En Podemos parecen prevalecer las tesis de Pablo Iglesias, quien reedita, casi milimétricamente, la teoría de las "dos orillas" acuñada por Julio Anguita. Es decir, la vieja y destructiva estrategia comunista del cuanto peor, mejor. Quienes mandan en Podemos quieren destruir al PSOE, jibarizarlo hasta convertirlo en un partido residual. Es el viejo sueño del partido comunista, que aguarda a materializarse desde que el 15 de junio de 1977, en las primeras elecciones generales, el PSOE desarboló al PCE de Santiago Carrillo. Pablo Iglesias, que pudo haber sido uno de los grandes modernizadores de la España actual, ha renunciado a serlo para convertirse en un leninista de la vieja escuela, en un demagogo de tomo y lomo al que arruina su inusitada soberbia y su no menor prepotencia. Iglesias, al igual que en su día Anguita, cuando negociaba con José María Aznar la pinza contra el PSOE, nunca ha querido dejar gobernar a Pedro Sánchez: sus sucesivas ofertas de pacto han sido un trágala impresentable. La actuación del Podemos de Pablo Iglesias conduce a lo que tenemos: la permanencia de Mariano Rajoy. El PSOE tampoco queda libre de culpa: Pedro Sánchez ha sido tan constreñido por los suyos, con la no menos impresentable Susana Díaz al frente, que su capacidad de bandearse es casi inexistente. Resultado: Rajoy en Moncloa y la rampante múltiple crisis escapando a todo control.

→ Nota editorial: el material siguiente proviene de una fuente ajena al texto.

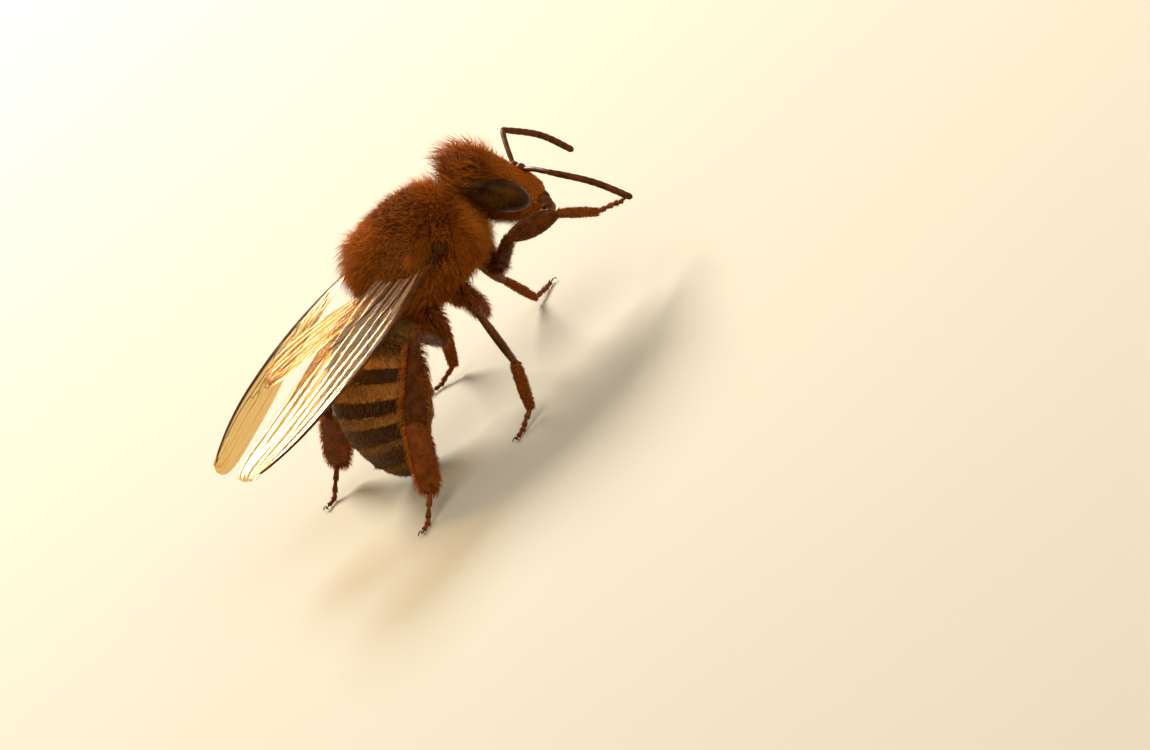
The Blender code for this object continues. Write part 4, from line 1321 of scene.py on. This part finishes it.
# Where each light stands from the bee, its distance and size in metres, and its power.
LIGHTS = {"back_light": ((0.13, 0.82, 0.56), 0.24, 0.10, 1.10),
          "top_light": ((0.10, -0.25, 1.0), 0.28, 0.26, 0.40),
          "front_light": ((0.65, -0.75, 0.35), 0.30, 0.26, 0.34)}
for name, (way, distance, size, power) in LIGHTS.items():
    lamp = bpy.data.lights.new(name, "AREA")
    lamp.shape = "DISK"
    lamp.size = size
    lamp.energy = power
    lamp.color = (1.0, 0.95, 0.86)
    holder = placed(name, lamp)
    holder.location = Vector(BEE) * MM + Vector(way).normalized() * distance
    holder.rotation_euler = Vector(way).to_track_quat("Z", "Y").to_euler()
world = bpy.data.worlds.new("studio")
world.use_nodes = True
sky = world.node_tree.nodes["Background"]
sky.inputs["Color"].default_value = (1.0, 0.96, 0.88, 1.0)
sky.inputs["Strength"].default_value = 0.35
bpy.context.scene.world = world
bpy.context.scene.view_settings.view_transform = "Standard"

# The camera looks from a little behind and above, and is rolled so that the bee climbs
# across its view.
CAMERA_RISE, CAMERA_BEHIND, CAMERA_ROLL = radians(18), radians(8), radians(42.5)
CAMERA_DISTANCE = 300.0                     # millimetres
CAMERA_LENS = 291.0
AIM_RIGHT, AIM_UP = 5.16, -4.03             # the view's middle from the thorax's
level = Vector((cos(CAMERA_BEHIND), -sin(CAMERA_BEHIND), 0))
toward = Vector((-sin(CAMERA_BEHIND) * cos(CAMERA_RISE), -cos(CAMERA_BEHIND) * cos(CAMERA_RISE),
                 sin(CAMERA_RISE)))
upright = toward.cross(level)
right = level * cos(CAMERA_ROLL) - upright * sin(CAMERA_ROLL)
upward = level * sin(CAMERA_ROLL) + upright * cos(CAMERA_ROLL)
camera = placed("camera", bpy.data.cameras.new("camera"))
camera.data.lens = CAMERA_LENS
camera.data.clip_start = 0.01
aim = Vector(BEE) + right * AIM_RIGHT + upward * AIM_UP
camera.matrix_world = Matrix.Translation((aim + toward * CAMERA_DISTANCE) * MM) @ Matrix(
    (right, upward, toward)).transposed().to_4x4()
bpy.context.scene.camera = camera
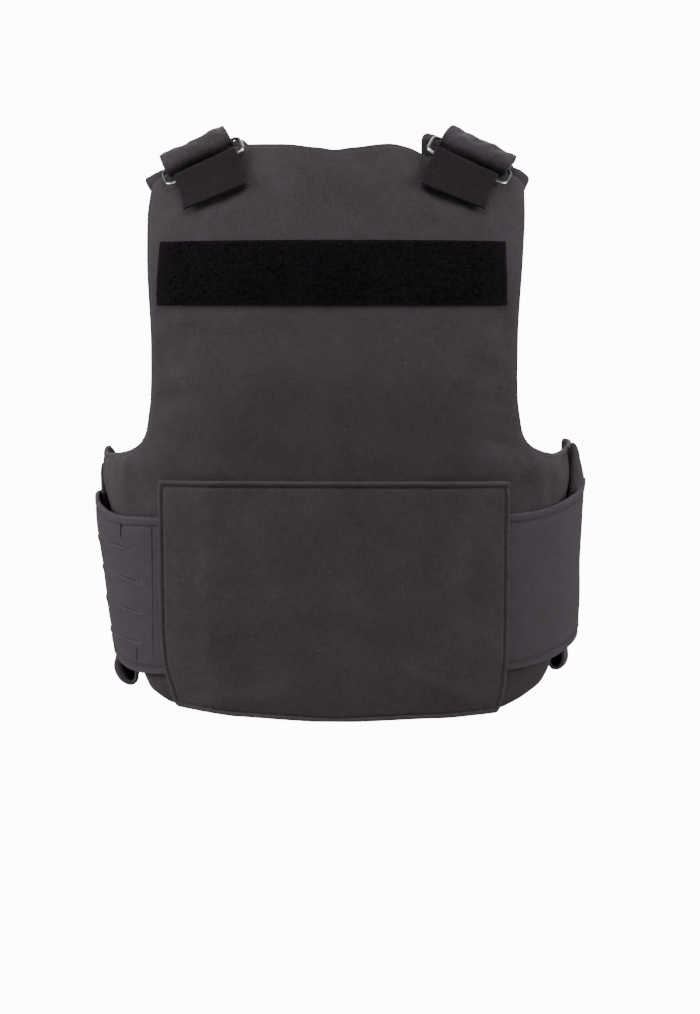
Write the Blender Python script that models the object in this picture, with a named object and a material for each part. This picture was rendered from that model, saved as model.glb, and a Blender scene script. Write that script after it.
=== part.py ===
"""Tactical vest in the form it has when worn.

It has two padded carriers, straps and rings over the shoulders, and a wide band round each side. Sizes
are millimetres, and the meshes are written in metres. The back of the vest faces -Y, the wearer's right
is +X, and the origin lies midway between the shoulder straps, where the vest rests on the shoulders.
"""

import bmesh
import bpy
import numpy as np
from mathutils import Vector
from mathutils.geometry import delaunay_2d_cdt

METRES = 0.001

# Inner form, which every layer is an offset of.
# Below YOKE_Z it is the trunk, and above it curves over the shoulder.
YOKE_Z = -120.0
YOKE_REACH = 120.0  # cloth for one radian of the curve over the shoulder
CREST_X = 110.0  # where the shoulder line passes height 0
SHOULDER_SLOPE = 0.488
NECK_ROUND = 20.0
SECTION_POWER = 2.5  # 2 is an ellipse, and more is squarer
LEVEL_STEP = 10.0
LONGEST_HALF = 640  # longer than any half outline of the trunk

# columns: height, half width on the left, half width on the right, half depth
TRUNK = (
    (-460.0, 160.0, 170.0, 98.0),
    (-421.0, 166.0, 176.0, 100.0),
    (-397.0, 170.4, 179.0, 101.0),
    (-363.0, 175.4, 180.6, 103.0),
    (-330.0, 179.0, 182.3, 104.5),
    (-296.0, 184.5, 184.8, 105.0),
    (-270.0, 185.0, 186.5, 105.5),
    (-240.0, 183.0, 189.5, 106.0),
    (-180.0, 184.0, 189.0, 106.0),
    (-120.0, 184.0, 186.0, 102.0),
)

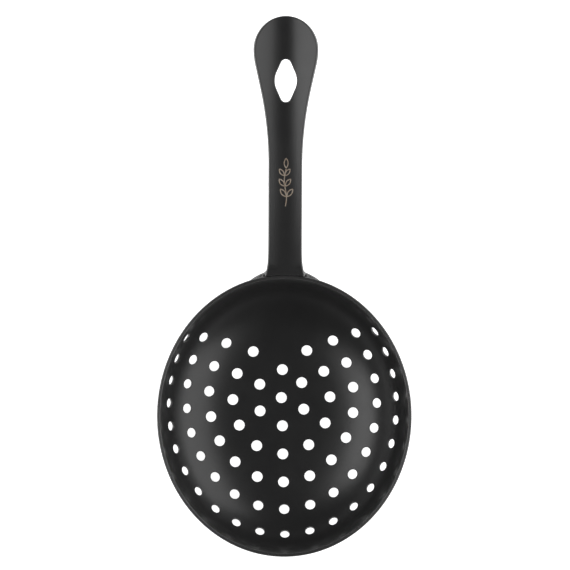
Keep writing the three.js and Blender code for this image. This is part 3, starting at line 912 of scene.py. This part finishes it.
def make_world():
    """Studio surroundings: dark overhead and bright near the horizon, most of all to both sides."""
    world = bpy.data.worlds.new("studio")
    world.use_nodes = True
    nodes, links = world.node_tree.nodes, world.node_tree.links
    place = nodes.new("ShaderNodeTexCoord")
    split = nodes.new("ShaderNodeSeparateXYZ")
    links.new(place.outputs["Generated"], split.inputs[0])
    ramp = nodes.new("ShaderNodeValToRGB")
    for position, level in SKY_LEVELS:
        element = ramp.color_ramp.elements.new(position)
        element.color = (level, level, level, 1)
    ramp.color_ramp.elements[0].color = (1, 1, 1, 1)
    ramp.color_ramp.elements[-1].color = (0.02, 0.02, 0.02, 1)
    links.new(split.outputs["Z"], ramp.inputs["Fac"])
    square = nodes.new("ShaderNodeMath")
    square.operation = "MULTIPLY"
    links.new(split.outputs["X"], square.inputs[0])
    links.new(split.outputs["X"], square.inputs[1])
    background = nodes["Background"]
    links.new(add_range(nodes, links, square.outputs[0], 0, 1, *SKY_GAIN), background.inputs["Strength"])
    links.new(ramp.outputs["Color"], background.inputs["Color"])
    bpy.context.scene.world = world


def make_camera():
    """Straight down on the open bowl, handle towards the top, from far away."""
    rim = CAD_BOX[0].z + DEPTH * MM
    span = PICTURE_SPAN * 2 * HALF_WIDTH * MM
    camera = bpy.data.cameras.new("camera")
    camera.lens = LENS
    camera.sensor_width = SENSOR
    eye = bpy.data.objects.new("camera", camera)
    middle_y = (CAD_BOX[0].y + CAD_BOX[1].y) / 2
    eye.location = (AIM[0] * MM, middle_y + AIM[1] * MM, rim + span * LENS / SENSOR)
    eye.rotation_euler = (0, 0, math.radians(ROLL))
    camera.clip_end = 20
    bpy.context.scene.collection.objects.link(eye)
    bpy.context.scene.camera = eye
    return eye


def main():
    coating = coating_material()
    welds = weld_material()
    make_bowl(coating)
    make_handle(coating)
    make_weld("weld_bead_left", "weld_left", -1, welds)
    make_weld("weld_bead_right", "weld_right", 1, welds)
    make_sprig(etched_material())
    make_floor()
    make_softbox("softbox_right", lean=45.2, distance=0.6, width=0.46, length=0.92,
                 radiance=1.9, along=0.11)
    make_softbox("softbox_left", lean=-31, distance=0.6, width=0.27, length=0.46,
                 radiance=2.85, along=0.03)
    make_world()
    make_camera()
    bpy.context.scene.view_settings.view_transform = "Standard"
    bpy.context.view_layer.update()


main()
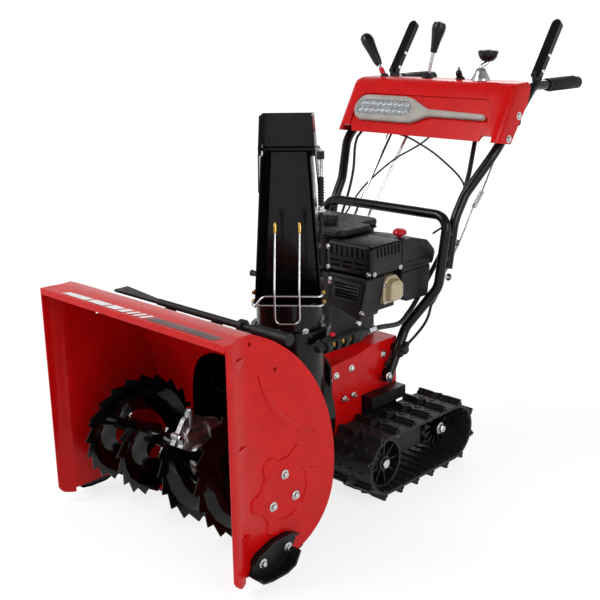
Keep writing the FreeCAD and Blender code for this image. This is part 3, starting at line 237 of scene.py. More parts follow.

La neutralización entre Podemos y PSOE es nefasta para la izquierda española. Constituye el único asidero para las cuarteadas derechas apiñadas en el PP. Si vamos a nuevas elecciones tal vez no salgan muy mal paradas. No obtendrán lo que buscan: el resultado, digan lo que digan las interesadas encuestas, será tan enrevesado como el del 20 de diciembre.

El reparto de responsabilidades no puede ser paritario. Es a Podemos al que le corresponderá la mayor parte si hay que volver a votar. Es Pablo Iglesias el principal concernido. El referéndum es una tramposa manipulación. No hay caso: en manos de Pablo Iglesias está el desenlace.